EXERCISE AIM: Write out every single entry exactly.

┌──

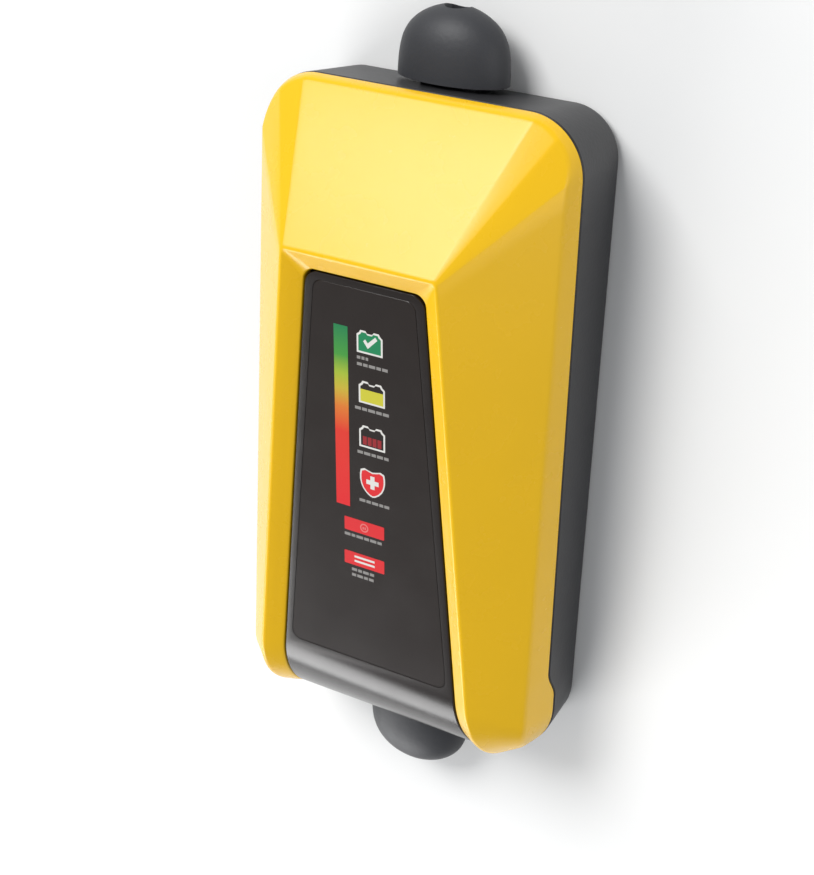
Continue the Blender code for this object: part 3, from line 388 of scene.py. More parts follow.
def make_gland(name, side):
    """A blunt nose: ellipses in X and Z that shrink by a cosine while the nose goes out by a sine, a neck, a flange."""
    low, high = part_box(name)
    inside, outer = sorted((abs(low.y), abs(high.y)))
    face = half_length + gap
    reach = (outer - face) / math.sin(math.radians(nose_turn))
    half_wide, middle, half_high = high.x, (high.z + low.z) / 2, (high.z - low.z) / 2
    turn = np.radians(np.linspace(0, nose_turn, 30))[:, None]
    around = np.linspace(0, 2 * math.pi, 72, endpoint=False)[None, :]
    share = np.cos(turn) + nose_fullness * np.sin(2 * turn) ** 2
    x = np.clip(half_wide * share * np.cos(around), -half_wide, half_wide)
    z = np.clip(middle + half_high * share * np.sin(around), middle - half_high, middle + half_high)
    y = side * (face + reach * np.sin(turn)) + 0 * around
    nose = shell(name + "_moulding", np.stack([x, y, z], -1))
    neck = block("neck", *at_end(side, neck_half_width, (inside + neck_sunk[0], face + neck_sunk[1]),
                                 neck_height - neck_half_height, neck_height + neck_half_height))
    flange = block("flange", *at_end(side, flange_half_width, (inside, inside + flange_thickness),
                                     case_floor + gap, case_floor + gap + flange_height))
    tip = face + reach * math.sin(math.radians(nose_turn))
    wide = cord_hole + cord_hole_chamfer
    bore = [(cord_hole, inside - cut_over), (cord_hole, tip + chamfer_places[0]),
            (wide, tip + chamfer_places[1]), (wide, tip + cut_over)]
    bore = [(radius, side * place) for radius, place in bore]
    hole = turned("cord_hole", bore, (0, 0, neck_height), axis="Y", count=40)
    return worked(nose, [neck, flange], [hole])


for name, side in (("mains_gland", 1), ("output_gland", -1)):
    placed(make_gland(name, side), gland_rubber, "gland_rubber", name, crease=50)

# ---- Case seal ----
# A soft rubber cord, moulded as a loop, that lies in the groove of the back case's rim and is pressed by the cover.
# It keeps the shape of its frame piece.
seal_rubber = moulding("seal_rubber", (0.028, 0.028, 0.030), 0.7, drift=0.1, patch=0.06, grain=2200.0, depth=0.00002)


def finished(finish, *names):
    """Gives frame pieces whose shape is kept their material."""
    for name in names:
        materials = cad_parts[name].data.materials
        materials.clear()
        materials.append(finish)


finished(seal_rubber, "case_seal")

# ---- Main circuit board ----
# Glass-fibre board with a green solder mask over its copper tracks. It stands on four posts of the back case under four
# small screws, above a sheet of vulcanised fibre that keeps the solder joints off the case.
mask_green = (0.008, 0.085, 0.030)
track_green = (0.020, 0.20, 0.065)
track_cells = 260.0
track_width = 0.045


def mixed_colour(material, share, first, second):
    """Mixes a moulding's colour, under its drift of tone, from two colours by a share."""
    tree = material.node_tree
    both = add_node(tree, "Mix", {"Factor": share, "A": (*first, 1), "B": (*second, 1)}, data_type="RGBA")
    tree.links.new(both.outputs["Result"], tree.nodes["toned"].inputs["A"])


def solder_mask_material():
    """Solder mask: a dark green with lighter tracks, where the edges of Voronoi cells are nearer than a width."""
    material = moulding("solder_mask", mask_green, 0.35, drift=0.05, grain=3000.0, depth=0.000004, Coat_Weight=0.2)
    tree = material.node_tree
    place = add_node(tree, "TexCoord").outputs["Object"]
    cells = add_node(tree, "TexVoronoi", {"Vector": place, "Scale": track_cells}, feature="DISTANCE_TO_EDGE")
    edge = add_node(tree, "MapRange", {
        "Value": cells.outputs["Distance"], "From Min": track_width, "From Max": track_width * 1.5,
        "To Min": 1.0, "To Max": 0.0}, interpolation_type="SMOOTHSTEP")
    mixed_colour(material, edge.outputs["Result"], mask_green, track_green)
    return material


solder_mask = solder_mask_material()
fibre_sheet = moulding("fibre_sheet", (0.36, 0.29, 0.17), 0.75, drift=0.16, patch=0.08, grain=700.0, depth=0.00004)
finished(solder_mask, "circuit_board")
finished(fibre_sheet, "insulation_sheet")
board_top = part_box("circuit_board")[1].z


def eased(sections, setbacks, steps=6):
    """Rounds each corner of closed sections: a corner P becomes the curve (1-t)^2 A + 2t(1-t) P + t^2 B between
    points A and B that stand the setback away from it, at most 0.45 of the way to its neighbours."""
    before, after = np.roll(sections, 1, axis=1), np.roll(sections, -1, axis=1)
    t = np.linspace(0, 1, steps)[None, None, :, None]

    def towards(other):
        span = other - sections
        length = np.linalg.norm(span, axis=-1, keepdims=True)
        return sections + span * np.minimum(np.asarray(setbacks)[None, :, None] / np.maximum(length, 1e-9), 0.45)

    a, b, p = towards(before)[:, :, None], towards(after)[:, :, None], sections[:, :, None]
    curve = (1 - t) ** 2 * a + 2 * t * (1 - t) * p + t ** 2 * b
    return curve.reshape(len(sections), -1, 3)


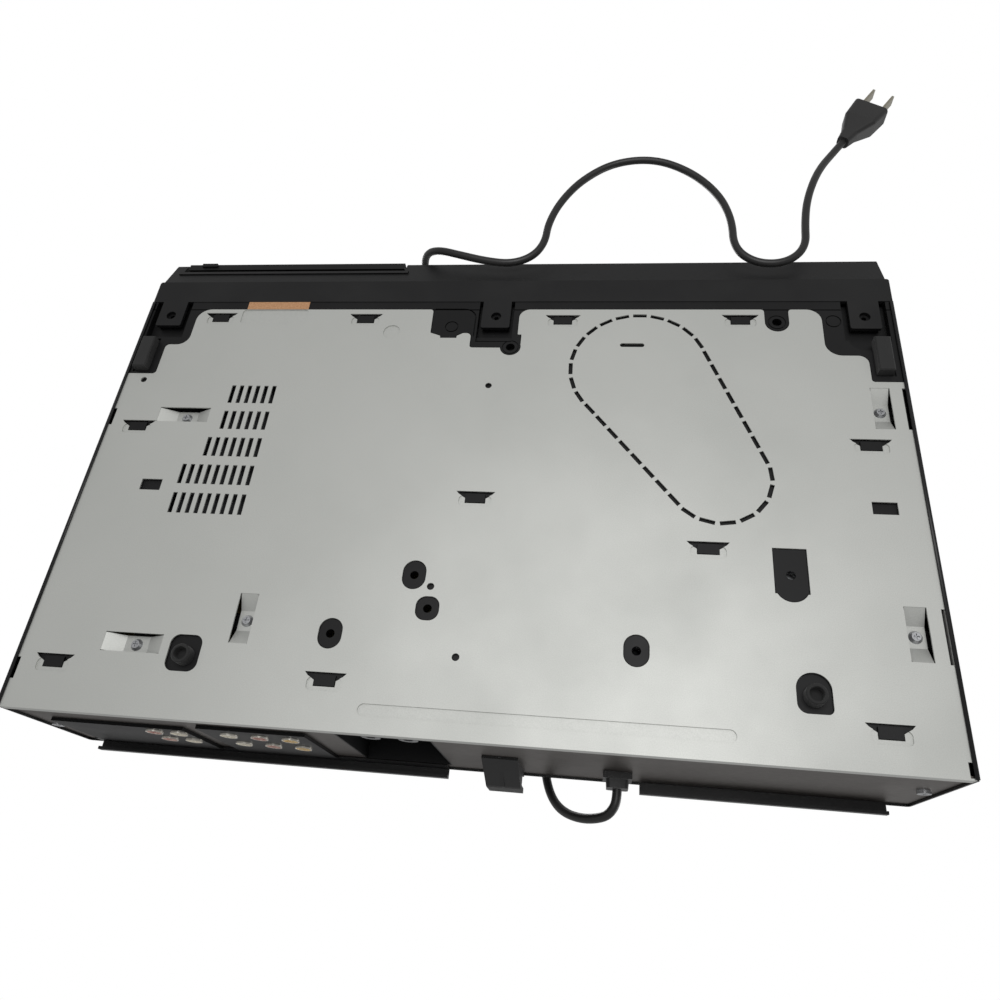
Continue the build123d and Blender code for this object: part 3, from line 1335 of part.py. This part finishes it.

└──

OUTPUT FOR THIS TASK:
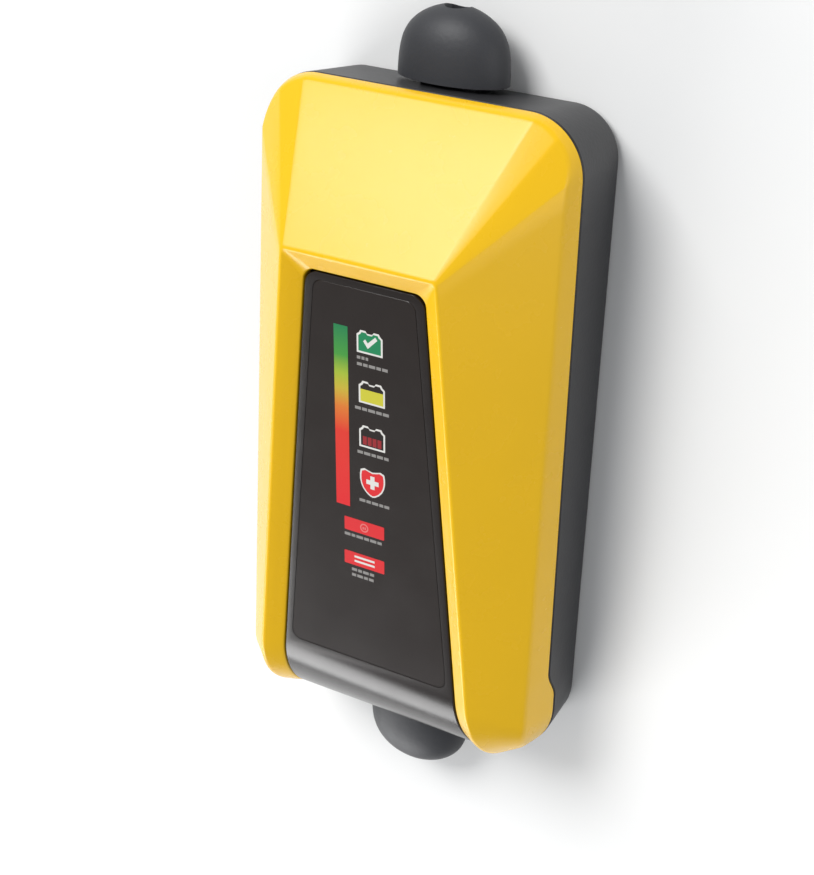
Continue the Blender code for this object: part 3, from line 388 of scene.py. More parts follow.
def make_gland(name, side):
    """A blunt nose: ellipses in X and Z that shrink by a cosine while the nose goes out by a sine, a neck, a flange."""
    low, high = part_box(name)
    inside, outer = sorted((abs(low.y), abs(high.y)))
    face = half_length + gap
    reach = (outer - face) / math.sin(math.radians(nose_turn))
    half_wide, middle, half_high = high.x, (high.z + low.z) / 2, (high.z - low.z) / 2
    turn = np.radians(np.linspace(0, nose_turn, 30))[:, None]
    around = np.linspace(0, 2 * math.pi, 72, endpoint=False)[None, :]
    share = np.cos(turn) + nose_fullness * np.sin(2 * turn) ** 2
    x = np.clip(half_wide * share * np.cos(around), -half_wide, half_wide)
    z = np.clip(middle + half_high * share * np.sin(around), middle - half_high, middle + half_high)
    y = side * (face + reach * np.sin(turn)) + 0 * around
    nose = shell(name + "_moulding", np.stack([x, y, z], -1))
    neck = block("neck", *at_end(side, neck_half_width, (inside + neck_sunk[0], face + neck_sunk[1]),
                                 neck_height - neck_half_height, neck_height + neck_half_height))
    flange = block("flange", *at_end(side, flange_half_width, (inside, inside + flange_thickness),
                                     case_floor + gap, case_floor + gap + flange_height))
    tip = face + reach * math.sin(math.radians(nose_turn))
    wide = cord_hole + cord_hole_chamfer
    bore = [(cord_hole, inside - cut_over), (cord_hole, tip + chamfer_places[0]),
            (wide, tip + chamfer_places[1]), (wide, tip + cut_over)]
    bore = [(radius, side * place) for radius, place in bore]
    hole = turned("cord_hole", bore, (0, 0, neck_height), axis="Y", count=40)
    return worked(nose, [neck, flange], [hole])


for name, side in (("mains_gland", 1), ("output_gland", -1)):
    placed(make_gland(name, side), gland_rubber, "gland_rubber", name, crease=50)

# ---- Case seal ----
# A soft rubber cord, moulded as a loop, that lies in the groove of the back case's rim and is pressed by the cover.
# It keeps the shape of its frame piece.
seal_rubber = moulding("seal_rubber", (0.028, 0.028, 0.030), 0.7, drift=0.1, patch=0.06, grain=2200.0, depth=0.00002)


def finished(finish, *names):
    """Gives frame pieces whose shape is kept their material."""
    for name in names:
        materials = cad_parts[name].data.materials
        materials.clear()
        materials.append(finish)


finished(seal_rubber, "case_seal")

# ---- Main circuit board ----
# Glass-fibre board with a green solder mask over its copper tracks. It stands on four posts of the back case under four
# small screws, above a sheet of vulcanised fibre that keeps the solder joints off the case.
mask_green = (0.008, 0.085, 0.030)
track_green = (0.020, 0.20, 0.065)
track_cells = 260.0
track_width = 0.045


def mixed_colour(material, share, first, second):
    """Mixes a moulding's colour, under its drift of tone, from two colours by a share."""
    tree = material.node_tree
    both = add_node(tree, "Mix", {"Factor": share, "A": (*first, 1), "B": (*second, 1)}, data_type="RGBA")
    tree.links.new(both.outputs["Result"], tree.nodes["toned"].inputs["A"])


def solder_mask_material():
    """Solder mask: a dark green with lighter tracks, where the edges of Voronoi cells are nearer than a width."""
    material = moulding("solder_mask", mask_green, 0.35, drift=0.05, grain=3000.0, depth=0.000004, Coat_Weight=0.2)
    tree = material.node_tree
    place = add_node(tree, "TexCoord").outputs["Object"]
    cells = add_node(tree, "TexVoronoi", {"Vector": place, "Scale": track_cells}, feature="DISTANCE_TO_EDGE")
    edge = add_node(tree, "MapRange", {
        "Value": cells.outputs["Distance"], "From Min": track_width, "From Max": track_width * 1.5,
        "To Min": 1.0, "To Max": 0.0}, interpolation_type="SMOOTHSTEP")
    mixed_colour(material, edge.outputs["Result"], mask_green, track_green)
    return material


solder_mask = solder_mask_material()
fibre_sheet = moulding("fibre_sheet", (0.36, 0.29, 0.17), 0.75, drift=0.16, patch=0.08, grain=700.0, depth=0.00004)
finished(solder_mask, "circuit_board")
finished(fibre_sheet, "insulation_sheet")
board_top = part_box("circuit_board")[1].z


def eased(sections, setbacks, steps=6):
    """Rounds each corner of closed sections: a corner P becomes the curve (1-t)^2 A + 2t(1-t) P + t^2 B between
    points A and B that stand the setback away from it, at most 0.45 of the way to its neighbours."""
    before, after = np.roll(sections, 1, axis=1), np.roll(sections, -1, axis=1)
    t = np.linspace(0, 1, steps)[None, None, :, None]

    def towards(other):
        span = other - sections
        length = np.linalg.norm(span, axis=-1, keepdims=True)
        return sections + span * np.minimum(np.asarray(setbacks)[None, :, None] / np.maximum(length, 1e-9), 0.45)

    a, b, p = towards(before)[:, :, None], towards(after)[:, :, None], sections[:, :, None]
    curve = (1 - t) ** 2 * a + 2 * t * (1 - t) * p + t ** 2 * b
    return curve.reshape(len(sections), -1, 3)


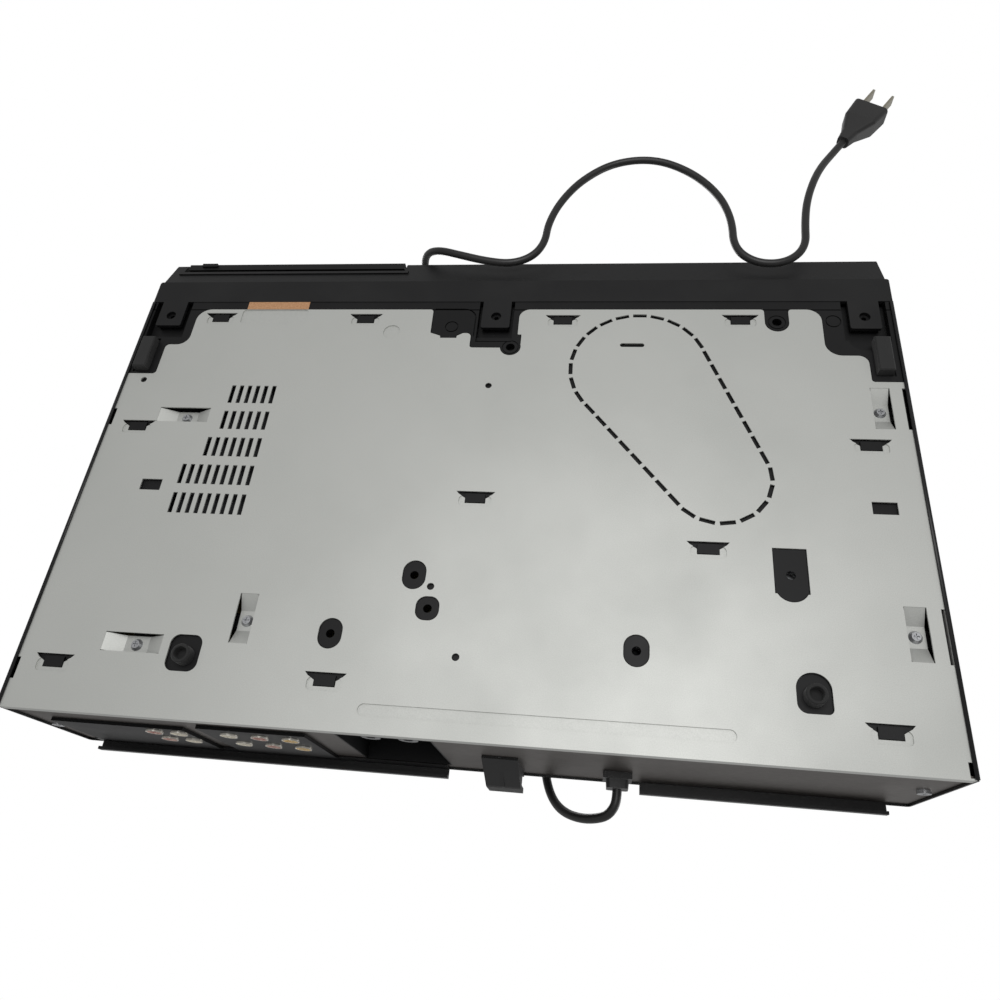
Continue the build123d and Blender code for this object: part 3, from line 1335 of part.py. This part finishes it.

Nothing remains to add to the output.